[SHORT EXERCISE] Only the lines from the one containing "lamp_y = ARM_BACK - INDICATOR_FROM_BACK" down to the one containing "cad_parts[node].hide_render = cad_parts[node].hide_viewport" should be printed, exactly as they stand, ends included.

[INPUT RECORDS]
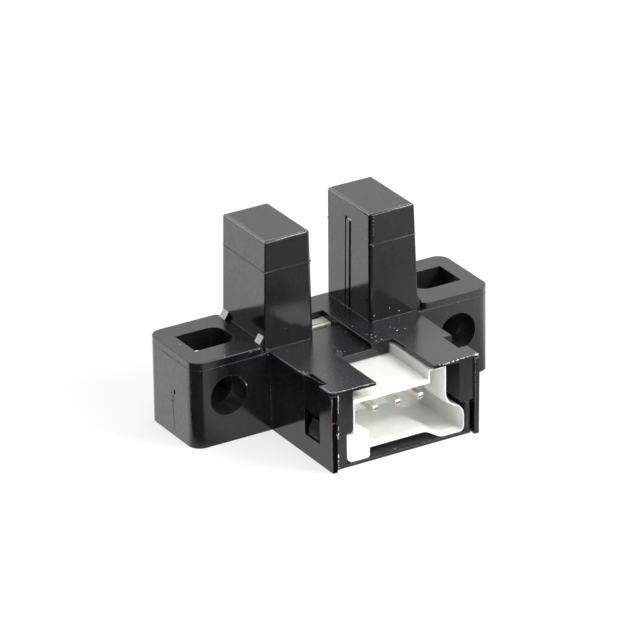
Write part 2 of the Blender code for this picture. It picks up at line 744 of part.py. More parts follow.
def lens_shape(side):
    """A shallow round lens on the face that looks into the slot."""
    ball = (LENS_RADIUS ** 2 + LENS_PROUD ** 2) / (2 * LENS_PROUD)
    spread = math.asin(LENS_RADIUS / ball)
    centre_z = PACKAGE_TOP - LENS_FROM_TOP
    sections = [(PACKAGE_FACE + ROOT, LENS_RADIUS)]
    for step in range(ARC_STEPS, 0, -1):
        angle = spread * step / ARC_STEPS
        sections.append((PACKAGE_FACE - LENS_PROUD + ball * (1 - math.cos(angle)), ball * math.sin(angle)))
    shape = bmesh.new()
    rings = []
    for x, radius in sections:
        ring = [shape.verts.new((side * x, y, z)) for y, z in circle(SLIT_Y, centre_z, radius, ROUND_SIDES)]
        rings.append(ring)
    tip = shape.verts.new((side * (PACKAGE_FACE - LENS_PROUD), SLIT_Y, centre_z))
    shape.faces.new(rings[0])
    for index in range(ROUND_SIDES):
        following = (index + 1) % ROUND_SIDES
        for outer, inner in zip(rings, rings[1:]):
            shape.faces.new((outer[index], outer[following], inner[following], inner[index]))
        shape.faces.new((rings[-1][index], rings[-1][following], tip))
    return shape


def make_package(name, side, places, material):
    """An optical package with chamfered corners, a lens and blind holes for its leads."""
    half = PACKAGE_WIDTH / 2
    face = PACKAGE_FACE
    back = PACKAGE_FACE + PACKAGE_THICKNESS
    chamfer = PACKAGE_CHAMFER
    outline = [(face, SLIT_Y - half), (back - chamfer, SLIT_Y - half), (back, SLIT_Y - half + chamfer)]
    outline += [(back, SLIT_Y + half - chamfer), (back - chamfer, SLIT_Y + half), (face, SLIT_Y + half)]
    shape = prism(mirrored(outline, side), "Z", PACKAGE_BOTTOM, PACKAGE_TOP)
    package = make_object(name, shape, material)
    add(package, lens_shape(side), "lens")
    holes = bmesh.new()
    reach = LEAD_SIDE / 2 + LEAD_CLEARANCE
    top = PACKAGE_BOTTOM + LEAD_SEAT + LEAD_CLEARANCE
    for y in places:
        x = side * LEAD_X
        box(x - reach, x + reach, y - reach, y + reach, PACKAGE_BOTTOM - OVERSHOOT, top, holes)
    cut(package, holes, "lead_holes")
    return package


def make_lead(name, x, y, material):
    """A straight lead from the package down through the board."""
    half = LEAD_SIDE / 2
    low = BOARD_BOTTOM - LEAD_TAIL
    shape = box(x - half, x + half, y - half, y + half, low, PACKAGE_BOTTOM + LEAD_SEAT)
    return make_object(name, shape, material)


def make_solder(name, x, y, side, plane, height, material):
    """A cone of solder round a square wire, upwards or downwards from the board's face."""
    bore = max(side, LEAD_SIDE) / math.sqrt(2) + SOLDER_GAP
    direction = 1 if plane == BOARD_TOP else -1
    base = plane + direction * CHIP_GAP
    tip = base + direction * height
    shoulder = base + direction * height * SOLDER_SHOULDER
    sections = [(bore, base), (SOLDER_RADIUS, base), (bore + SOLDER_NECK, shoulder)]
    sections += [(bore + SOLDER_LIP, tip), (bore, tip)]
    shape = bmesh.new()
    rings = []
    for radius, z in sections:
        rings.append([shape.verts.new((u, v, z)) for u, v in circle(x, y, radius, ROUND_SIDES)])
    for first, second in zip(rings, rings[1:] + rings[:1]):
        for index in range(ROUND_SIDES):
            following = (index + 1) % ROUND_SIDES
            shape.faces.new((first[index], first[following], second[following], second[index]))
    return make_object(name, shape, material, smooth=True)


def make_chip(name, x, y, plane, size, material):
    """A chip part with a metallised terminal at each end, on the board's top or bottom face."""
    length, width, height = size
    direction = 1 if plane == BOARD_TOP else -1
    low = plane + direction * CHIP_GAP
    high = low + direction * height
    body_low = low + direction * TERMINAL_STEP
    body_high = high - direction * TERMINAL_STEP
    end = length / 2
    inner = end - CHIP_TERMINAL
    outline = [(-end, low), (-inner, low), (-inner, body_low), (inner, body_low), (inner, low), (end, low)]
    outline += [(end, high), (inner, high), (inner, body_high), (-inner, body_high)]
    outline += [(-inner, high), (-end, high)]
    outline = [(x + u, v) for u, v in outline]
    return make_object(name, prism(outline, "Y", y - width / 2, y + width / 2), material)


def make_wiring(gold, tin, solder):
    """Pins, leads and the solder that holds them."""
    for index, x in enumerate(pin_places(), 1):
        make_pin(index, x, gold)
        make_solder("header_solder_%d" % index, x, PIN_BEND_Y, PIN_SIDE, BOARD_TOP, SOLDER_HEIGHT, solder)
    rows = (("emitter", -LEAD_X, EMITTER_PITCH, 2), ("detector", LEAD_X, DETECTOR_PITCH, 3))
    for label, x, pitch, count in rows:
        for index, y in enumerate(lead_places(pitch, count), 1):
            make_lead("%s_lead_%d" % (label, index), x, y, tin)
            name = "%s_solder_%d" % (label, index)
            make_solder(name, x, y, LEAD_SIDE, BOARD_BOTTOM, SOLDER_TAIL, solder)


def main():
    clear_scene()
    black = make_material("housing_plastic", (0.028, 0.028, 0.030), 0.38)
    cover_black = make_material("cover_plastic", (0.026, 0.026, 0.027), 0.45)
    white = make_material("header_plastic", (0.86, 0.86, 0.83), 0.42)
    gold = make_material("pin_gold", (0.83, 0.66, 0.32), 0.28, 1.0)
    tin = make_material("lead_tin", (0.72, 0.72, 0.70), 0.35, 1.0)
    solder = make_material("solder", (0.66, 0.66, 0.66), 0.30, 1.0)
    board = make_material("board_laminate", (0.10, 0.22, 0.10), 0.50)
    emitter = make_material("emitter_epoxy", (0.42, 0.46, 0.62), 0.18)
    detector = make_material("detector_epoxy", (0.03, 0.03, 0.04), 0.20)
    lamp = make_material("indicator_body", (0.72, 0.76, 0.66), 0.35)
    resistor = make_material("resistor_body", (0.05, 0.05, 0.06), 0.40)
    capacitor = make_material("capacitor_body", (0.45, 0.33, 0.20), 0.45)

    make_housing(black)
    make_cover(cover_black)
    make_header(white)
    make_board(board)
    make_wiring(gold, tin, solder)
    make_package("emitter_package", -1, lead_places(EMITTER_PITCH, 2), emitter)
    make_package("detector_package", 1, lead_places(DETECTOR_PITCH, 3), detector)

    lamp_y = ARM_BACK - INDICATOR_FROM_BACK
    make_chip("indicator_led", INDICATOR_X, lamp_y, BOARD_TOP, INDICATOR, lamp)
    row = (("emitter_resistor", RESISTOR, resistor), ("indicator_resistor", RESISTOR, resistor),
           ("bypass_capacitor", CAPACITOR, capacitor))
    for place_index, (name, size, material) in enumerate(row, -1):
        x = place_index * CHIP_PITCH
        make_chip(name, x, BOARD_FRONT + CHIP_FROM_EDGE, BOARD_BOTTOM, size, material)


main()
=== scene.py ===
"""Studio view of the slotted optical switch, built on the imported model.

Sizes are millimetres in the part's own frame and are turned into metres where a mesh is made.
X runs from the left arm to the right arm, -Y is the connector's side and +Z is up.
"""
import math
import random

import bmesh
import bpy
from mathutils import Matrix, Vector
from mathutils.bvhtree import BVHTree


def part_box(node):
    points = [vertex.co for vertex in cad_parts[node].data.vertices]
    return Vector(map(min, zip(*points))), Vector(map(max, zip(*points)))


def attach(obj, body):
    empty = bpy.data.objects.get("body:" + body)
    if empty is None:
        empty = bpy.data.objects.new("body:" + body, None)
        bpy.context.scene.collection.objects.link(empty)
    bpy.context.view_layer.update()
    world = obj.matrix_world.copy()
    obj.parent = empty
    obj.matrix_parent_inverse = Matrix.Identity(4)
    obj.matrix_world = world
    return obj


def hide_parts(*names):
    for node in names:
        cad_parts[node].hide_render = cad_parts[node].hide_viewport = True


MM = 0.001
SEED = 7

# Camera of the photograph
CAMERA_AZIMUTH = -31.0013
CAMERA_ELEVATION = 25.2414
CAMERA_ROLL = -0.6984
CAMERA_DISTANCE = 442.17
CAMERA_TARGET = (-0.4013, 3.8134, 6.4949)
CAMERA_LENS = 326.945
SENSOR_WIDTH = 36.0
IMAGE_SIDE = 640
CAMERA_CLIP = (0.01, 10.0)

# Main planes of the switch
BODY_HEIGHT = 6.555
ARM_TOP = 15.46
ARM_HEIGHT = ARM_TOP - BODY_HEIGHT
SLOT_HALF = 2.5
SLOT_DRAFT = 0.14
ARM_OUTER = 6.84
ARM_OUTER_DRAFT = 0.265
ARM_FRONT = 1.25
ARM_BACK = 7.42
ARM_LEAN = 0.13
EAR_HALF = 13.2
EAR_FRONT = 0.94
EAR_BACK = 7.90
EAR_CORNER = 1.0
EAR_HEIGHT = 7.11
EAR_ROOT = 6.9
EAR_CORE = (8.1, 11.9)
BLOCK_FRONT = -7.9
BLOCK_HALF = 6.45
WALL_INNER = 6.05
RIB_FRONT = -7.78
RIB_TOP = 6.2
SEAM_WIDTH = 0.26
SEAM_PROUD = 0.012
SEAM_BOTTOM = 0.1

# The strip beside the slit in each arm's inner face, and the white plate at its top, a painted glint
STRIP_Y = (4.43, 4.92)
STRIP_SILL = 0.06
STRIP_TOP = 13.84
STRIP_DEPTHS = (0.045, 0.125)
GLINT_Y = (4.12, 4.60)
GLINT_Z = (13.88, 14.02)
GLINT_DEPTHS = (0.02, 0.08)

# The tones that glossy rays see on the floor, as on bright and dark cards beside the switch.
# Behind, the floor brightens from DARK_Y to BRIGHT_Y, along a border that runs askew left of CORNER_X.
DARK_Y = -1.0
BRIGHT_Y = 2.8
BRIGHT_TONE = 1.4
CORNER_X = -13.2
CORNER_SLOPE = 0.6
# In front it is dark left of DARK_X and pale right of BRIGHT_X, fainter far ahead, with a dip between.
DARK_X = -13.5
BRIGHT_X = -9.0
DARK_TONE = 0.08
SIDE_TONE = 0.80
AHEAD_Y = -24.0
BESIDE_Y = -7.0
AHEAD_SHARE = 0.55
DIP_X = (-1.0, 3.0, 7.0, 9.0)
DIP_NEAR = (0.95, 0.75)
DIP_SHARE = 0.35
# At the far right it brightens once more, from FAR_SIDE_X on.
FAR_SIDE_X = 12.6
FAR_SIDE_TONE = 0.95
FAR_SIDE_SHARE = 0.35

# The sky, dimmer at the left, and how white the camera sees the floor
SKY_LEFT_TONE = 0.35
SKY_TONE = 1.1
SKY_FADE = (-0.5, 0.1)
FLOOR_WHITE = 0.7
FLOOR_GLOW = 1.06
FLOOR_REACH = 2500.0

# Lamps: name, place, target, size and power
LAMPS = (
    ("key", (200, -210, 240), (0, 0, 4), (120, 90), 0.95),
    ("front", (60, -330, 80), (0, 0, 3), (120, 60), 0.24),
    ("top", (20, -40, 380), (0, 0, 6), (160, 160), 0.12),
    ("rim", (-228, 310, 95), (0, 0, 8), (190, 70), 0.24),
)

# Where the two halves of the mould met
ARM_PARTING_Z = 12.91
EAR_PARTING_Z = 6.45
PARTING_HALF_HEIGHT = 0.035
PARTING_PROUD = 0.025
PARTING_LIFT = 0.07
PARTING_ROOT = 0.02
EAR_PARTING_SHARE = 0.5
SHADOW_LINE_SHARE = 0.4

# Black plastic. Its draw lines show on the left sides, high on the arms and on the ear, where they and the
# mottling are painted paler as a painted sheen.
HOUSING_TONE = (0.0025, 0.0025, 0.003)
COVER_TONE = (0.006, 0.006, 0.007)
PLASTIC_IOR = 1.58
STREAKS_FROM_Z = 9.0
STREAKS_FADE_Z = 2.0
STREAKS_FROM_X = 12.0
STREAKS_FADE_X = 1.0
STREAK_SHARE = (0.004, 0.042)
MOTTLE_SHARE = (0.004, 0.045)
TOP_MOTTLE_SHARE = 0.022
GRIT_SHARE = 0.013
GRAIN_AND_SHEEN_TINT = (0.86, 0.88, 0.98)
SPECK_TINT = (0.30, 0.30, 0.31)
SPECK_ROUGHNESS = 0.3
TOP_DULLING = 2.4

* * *

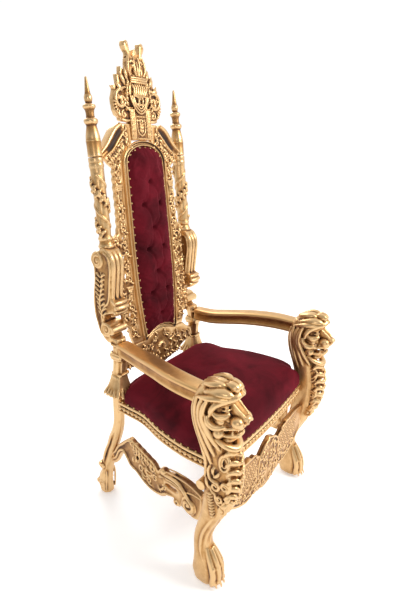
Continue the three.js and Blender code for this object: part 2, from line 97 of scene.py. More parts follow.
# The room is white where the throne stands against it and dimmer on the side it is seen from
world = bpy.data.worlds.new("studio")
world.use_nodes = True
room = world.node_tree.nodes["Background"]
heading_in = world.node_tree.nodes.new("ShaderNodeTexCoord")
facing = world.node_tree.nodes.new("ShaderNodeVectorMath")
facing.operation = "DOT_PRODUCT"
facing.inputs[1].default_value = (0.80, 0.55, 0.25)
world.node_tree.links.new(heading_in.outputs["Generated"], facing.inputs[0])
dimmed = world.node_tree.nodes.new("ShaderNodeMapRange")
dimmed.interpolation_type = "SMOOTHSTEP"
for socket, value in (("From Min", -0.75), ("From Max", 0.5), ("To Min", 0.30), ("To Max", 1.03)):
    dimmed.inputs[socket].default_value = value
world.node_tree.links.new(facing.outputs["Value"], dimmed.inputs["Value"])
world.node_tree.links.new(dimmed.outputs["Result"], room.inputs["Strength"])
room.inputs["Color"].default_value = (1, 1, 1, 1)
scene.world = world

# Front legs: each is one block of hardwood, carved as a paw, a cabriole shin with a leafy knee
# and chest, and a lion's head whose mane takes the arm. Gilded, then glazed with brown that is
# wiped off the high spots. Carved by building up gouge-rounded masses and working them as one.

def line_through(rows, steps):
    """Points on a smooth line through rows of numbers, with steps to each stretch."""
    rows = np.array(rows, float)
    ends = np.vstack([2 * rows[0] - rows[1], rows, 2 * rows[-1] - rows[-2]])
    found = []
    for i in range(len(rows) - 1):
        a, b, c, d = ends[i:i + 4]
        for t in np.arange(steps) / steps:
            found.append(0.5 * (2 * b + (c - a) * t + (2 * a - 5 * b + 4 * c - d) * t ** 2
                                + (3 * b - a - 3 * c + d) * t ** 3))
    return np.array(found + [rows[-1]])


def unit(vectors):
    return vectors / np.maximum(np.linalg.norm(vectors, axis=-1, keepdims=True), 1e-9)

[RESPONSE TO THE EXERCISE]
    lamp_y = ARM_BACK - INDICATOR_FROM_BACK
    make_chip("indicator_led", INDICATOR_X, lamp_y, BOARD_TOP, INDICATOR, lamp)
    row = (("emitter_resistor", RESISTOR, resistor), ("indicator_resistor", RESISTOR, resistor),
           ("bypass_capacitor", CAPACITOR, capacitor))
    for place_index, (name, size, material) in enumerate(row, -1):
        x = place_index * CHIP_PITCH
        make_chip(name, x, BOARD_FRONT + CHIP_FROM_EDGE, BOARD_BOTTOM, size, material)


main()
=== scene.py ===
"""Studio view of the slotted optical switch, built on the imported model.

Sizes are millimetres in the part's own frame and are turned into metres where a mesh is made.
X runs from the left arm to the right arm, -Y is the connector's side and +Z is up.
"""
import math
import random

import bmesh
import bpy
from mathutils import Matrix, Vector
from mathutils.bvhtree import BVHTree


def part_box(node):
    points = [vertex.co for vertex in cad_parts[node].data.vertices]
    return Vector(map(min, zip(*points))), Vector(map(max, zip(*points)))


def attach(obj, body):
    empty = bpy.data.objects.get("body:" + body)
    if empty is None:
        empty = bpy.data.objects.new("body:" + body, None)
        bpy.context.scene.collection.objects.link(empty)
    bpy.context.view_layer.update()
    world = obj.matrix_world.copy()
    obj.parent = empty
    obj.matrix_parent_inverse = Matrix.Identity(4)
    obj.matrix_world = world
    return obj


def hide_parts(*names):
    for node in names:
        cad_parts[node].hide_render = cad_parts[node].hide_viewport = True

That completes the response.